Posted by: Newton Mom | June 23, 2008 12:49 PM

We used to have a big sour cherry tree in our yard when I was a kid & I made cherry cobbler all the time (we also had a sweet cherry tree-the birds always beat us to the half-ripe sweet cherries but they left the sour cherries to us!). Here's my easy cobbler recipe:

1 quart pitted sour cherries
dash lemon juice
1 cup sugar (or to taste)
dash cinnamon (or to taste)
Mix above ingredients together--put in greased 9x11 baking pan.

2 cups bisquik or other "quick" biscuit mix-the lower fat version works well.

4 tablespoons sugar

1 egg

1/4 c. cup vegetable oil

1/2 to 3/4 c milk

Combine above ingredients -mix lightly-ok if lumpy. Batter should be thick-if too thin like pancake batter-add a bit more bisquick to make it thick-almost like cookie dough. Or, if too thick & can't be mixed add a spoonful or two of milk to thin it a bit.

Drop batter by tablespoonfuls on cherries-it will spread while baking. Sprinkle sugar & cinnamon on top. Bake at 350 degrees for 45 minutes or until knife inserted in top is clean. Best if eaten the same day as made. Enjoy!

Posted by: cem | June 23, 2008 3:19 PM

Great story, and sounds like a lovely party!

Question: last summer I wanted to make peach cobbler, and researched recipes on the web. Most of the sources that seemed authoritative to me called for cooking the fruit ahead of baking, so I did... but it got really gluey by the time it was all baked. Any guidelines? Is there any time you'd really need to do this?

Posted by: Reine de Saba | June 23, 2008 4:47 PM

Reine de Saba: I was just having this very conversation this morning with my pastry/ice cream guru Bill Addison, who writes about restaurants in Dallas. We are of the school that favors NOT cooking the fruit before baking, particularly with those very juicy cherries. For peaches, you may want to quickly blanch to help remove skins, and I'd say the same might hold true for hard to peel apricots, but generally, I think you can do without the pre-cooking step and focus on seasoning your filling. Have fun!

Cem: thanks for your sour cherry tale!

Sportster: Both the filling and the biscuits are very straightforward and could easily be doubled. I will warn you, though, 12 cups of cherries is A LOT of filling and you might like it better if you do two separate cobblers...

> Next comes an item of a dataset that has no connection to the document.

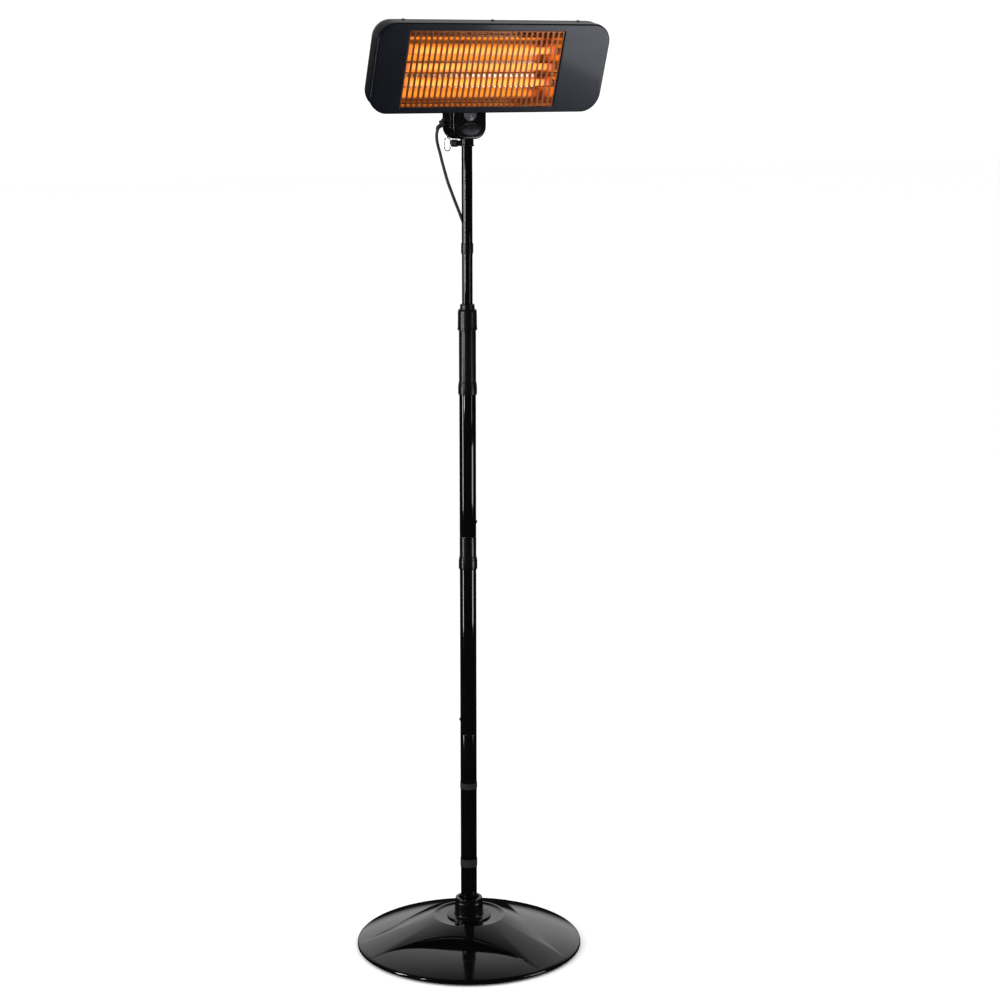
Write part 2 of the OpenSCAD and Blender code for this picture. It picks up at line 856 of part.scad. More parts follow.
module neck_sleeve() {
    color([0.04, 0.04, 0.045])
        difference() {
            union() {
                translate([0, 0, neck_z])
                    cylinder(r = neck_r + 1.2, h = 3);
                translate([0, 0, neck_z])
                    cylinder(r = neck_r, h = knuckle_z - neck_z);
                translate([0, 0, neck_z])
                    cylinder(r = neck_slim_r, h = inner_top - neck_z + 4);
                translate([0, 0, knob_z])
                    rotate([0, 0, knob_turn])
                        rotate([0, 90, 0])
                            cylinder(r = 5.5, h = neck_r + 4.5);
            }
            translate([0, 0, neck_z - 1])
                cylinder(r = inner_r + fit, h = inner_top - neck_z + 2);
            translate([0, 0, knob_z])
                rotate([0, 0, knob_turn])
                    rotate([0, 90, 0])
                        cylinder(r = 2.8, h = neck_r + 6);
        }
}

module clamp_knob() {
    color([0.02, 0.02, 0.02])
        translate([0, 0, knob_z])
            rotate([0, 0, knob_turn])
                rotate([0, 90, 0])
                    difference() {
                        union() {
                            translate([0, 0, inner_r + gap])
                                cylinder(r = 2.5, h = 12);
                            translate([0, 0, neck_r + 5])
                                cylinder(r = knob_r, h = knob_end - neck_r - 5);
                        }
                        for (k = [0 : 7])
                            rotate([0, 0, 45 * k])
                                translate([knob_r + 1, 0, neck_r + 7])
                                    cylinder(r = 1.8, h = 16, $fn = 24);
                    }
}

module cable_gland() {
    color([0.03, 0.03, 0.03])
        gland_axis()
            rotate_extrude($fn = 64)
                polygon([[0, -2.6], [gland_r, -2.6], [gland_r, 5], [nut_r, 6],
                    [nut_r, 8.6], [gland_r + 0.4, 9.4], [gland_r, 13],
                    [gland_r - 0.6, 13.4], [gland_r - 0.5, 17], [gland_r - 1.1, 17.4],
                    [gland_r - 1.1, 21], [cord_r + 0.5, gland_len], [0, gland_len]]);
}

module pull_switch() {
    color([0.85, 0.84, 0.8])
        difference() {
            translate([loop_x - 3.2, loop_y - 7, switch_foot])
                cube([10, 12, switch_h]);
            translate([loop_x, loop_y, stop_z - loop_travel - 1])
                cylinder(r = 2.1, h = loop_travel + 3, $fn = 48);
            translate([loop_x, loop_y, switch_foot - 1])
                cylinder(r = 1.3, h = 5, $fn = 48);
        }
}

// A long narrow eye on a short stem, with a stop inside the switch.
module pull_loop() {
    low = loop_top - 2 * loop_half - loop_run;
    color([0.75, 0.75, 0.75])
        translate([loop_x, loop_y, 0])
            rotate([0, 0, -28])
                union() {
                    translate([0, 0, loop_top - loop_wire])
                        cylinder(r = loop_wire, h = stop_z + 1 - loop_top, $fn = 32);
                    translate([0, 0, stop_z])
                        cylinder(r = 1.8, h = 1.6, $fn = 32);
                    translate([0, loop_wire, low])
                        rotate([90, 0, 0])
                            linear_extrude(height = 2 * loop_wire)
                                difference() {
                                    eye_outline(loop_half + loop_wire);
                                    eye_outline(loop_half - loop_wire);
                                }
                }
}

// Two half circles joined by straight sides, standing on its lowest centre line.
module eye_outline(r) {
    union() {
        translate([0, loop_half])
            circle(r = r, $fn = 48);
        translate([0, loop_half + loop_run])
            circle(r = r, $fn = 48);
        translate([-r, loop_half])
            square([2 * r, loop_run]);
    }
}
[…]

Posted by: Kim O'Donnel | June 23, 2008 5:10 PM

Love Lebanese Taverna; too bad not one here...happy b-day to Mister MA... what a great weekend...peach cobbler is also so so so good; i should be trying your cherry one. how about nutmeg in the filling?

Posted by: Flanboyant Eats | June 23, 2008 7:53 PM

Kim, I have a bag of whole-wheat pastry flour. Can I substitute this for the all-purpose flour? Thanks!

Posted by: Whole Wheat | June 24, 2008 7:46 AM

Thanks Kim! I kind of thought so. I'm making the cobbler for my daughter's 16th birthday party (instead of cake). I'm in Seattle so I'm thinking local strawberry-rhubarb...

Posted by: Sportster | June 24, 2008 9:55 AM

I've frozen many a cobbler, both baked and not. It works just fine with peaches (Southerner that I am). I tend to bake it about half the time, then when it's almost defrosted, put it in the oven to finish. I've given them as gifts, used them for a winter treat -- all good.

Don't forget that substituting some brandy for the extract adds a slightly bolder taste!

Posted by: Catherine | June 24, 2008 2:54 PM

I love sour cherries and pick them at Larryland (Lisbon, MD) every year. I don't freeze with syrup. I just pit and freeze them on cookie sheets covered with wax paper. When they're hard, move them to a freezer bag. Easy, easy, easy. And I've had them stay fresh over a year. (Ok, I still have some in my freezer from 2006. Still good.) They're great--you can use them anywhere you'd use cranberries, like a sauce with meat or anywhere you'd use other cherries, but add more sugar.